Murphy, you bastard — I love you
There is an old adage — don’t go live on a Friday. It’s a good rule of thumb to follow, and many old devs live with the scars of the Friday deploy.
With the adoption of SCRUM and Agile in a disciplined way like I’ve never seen before, at Full Stack we tend to deploy or go-live on Fridays a lot. But these Friday deploys tend to be rather underwhelming in that what worked on Tuesday, Wednesday and Thursday simply gets rolled to a different location on the Friday and then its off for beers at 4.
Yesterday I was reminded, that ever after 18 years of coding commercially, there can be a new wave of interesting wrinkles that can help level a practitioner up to the next level of efficiency and ability to adapt.
It is now apparent that the web is under what may be the first IoT (Internet of Things) DDOS attack due to compromised devices that have been rooted with Mirai.
Mirai has been causing some issues for sometime (i.e. less than a month), and with the recent release of its source code (https://krebsonsecurity.com/2016/10/source-code-for-iot-botnet-mirai-released/) it has become inevitable that this attack would happen.
This go-live day was like any other, but it started with a couple of critical events:
- Atlassian JIRA experienced a litany of critical errors including decoupling boards from projects.
- A iOS certificate was revoked by another vendor, requiring a new set of creds; why do Apple insist on only 3 key pairs per deployment account? Seems unneccesary.
- Massive DDOS throughout the internet bringing a variety of services under threat.
In spite of all of this, there were a couple of interesting core lessens for myself once the day was done:
- Using a proper cloud provider is not enough; you win when your cloud architecture is ready for shenanigans — for the most part it was — which made me proud that our DevOps team weren’t effected — the architecture held out.
- “‘n Boer maak ‘n plan” — The analysts where able to side step issues at Atlassian, by reverting to tried and true tools like Email and Excel.
- You can only manage what you can measure. The developers were able to work through the issues and isolate them through comprehensive logging infrastructures etc. which gave exception level detail on items like card failure causes etc.

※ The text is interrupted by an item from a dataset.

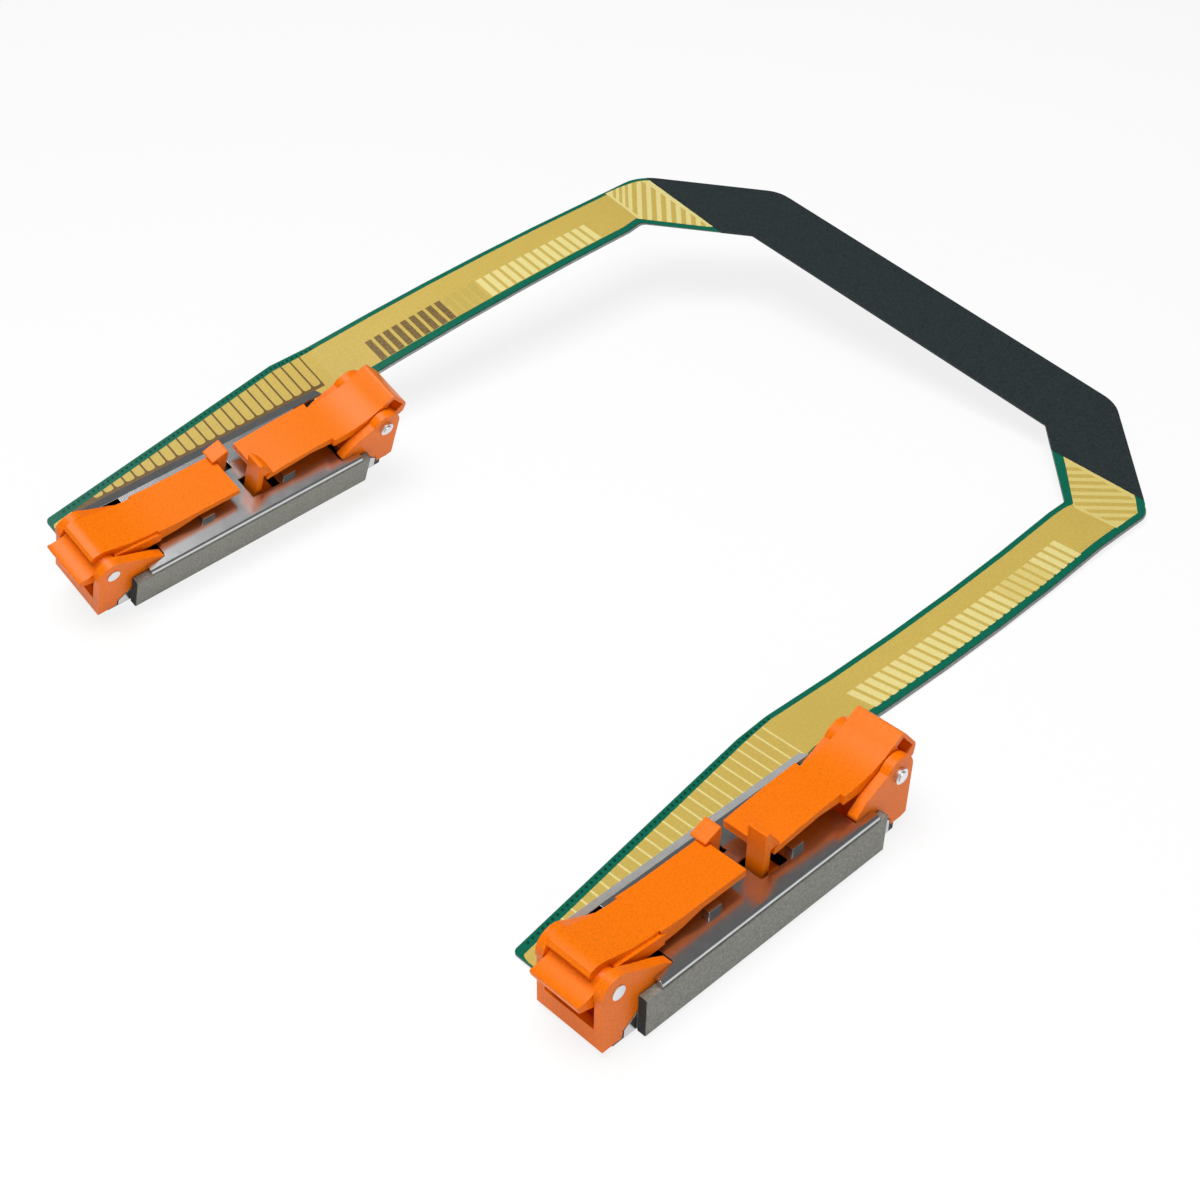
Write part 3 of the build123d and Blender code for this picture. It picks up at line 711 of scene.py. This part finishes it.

There were a couple of points when it felt like the whole web had become something of a burning platform, and therefore scrubbing the release would be a good idea. We didn’t do that, and I’m glad we didn’t.
Utilising an appropriate microservice architecture; having a deep set of well worn code prepared by an agile team who have owned the dev challenge for 7 sprints, over 12 weeks; not being beholden to analytical tools. All of this led to the ability adjust to the impediments of this Friday well.
There is tremendous excitement (as always) around many technologies that are rising. The 21st of October reminded me once again that these technologies work well when people work well. The principles and practices of adjusting to adversity, to staying calm under pressure, to managing changes that scramble the plan all make the act of going live a fun one — even if just to a closed beta.
On a day when much of the internet showed its fragility, it offered my team an opportunity to demonstrate that it isn’t when things are going well that the men are separated from the boys — rather it is in the fog of everything going wrong that the refined practices of design consideration come to the fore.
That is deeper than the aesthetic. The design of the network topology. The design of the roll-out methods. The design of the compilation pipeline. The patterns and anti-patterns of the load testing and checklists. The design of the test pack. The design of the release notes. The design of the error logging and handling.
It is in designing what goes unseen by the vast majority of users that developers, product owners and broader scrum teams can reveal the strength of their sinew in the face of adversity.
If we didn’t have a day like yesterday, we wouldn’t have an opportunity to show our process, our people and our products as resilient as we designed them to be.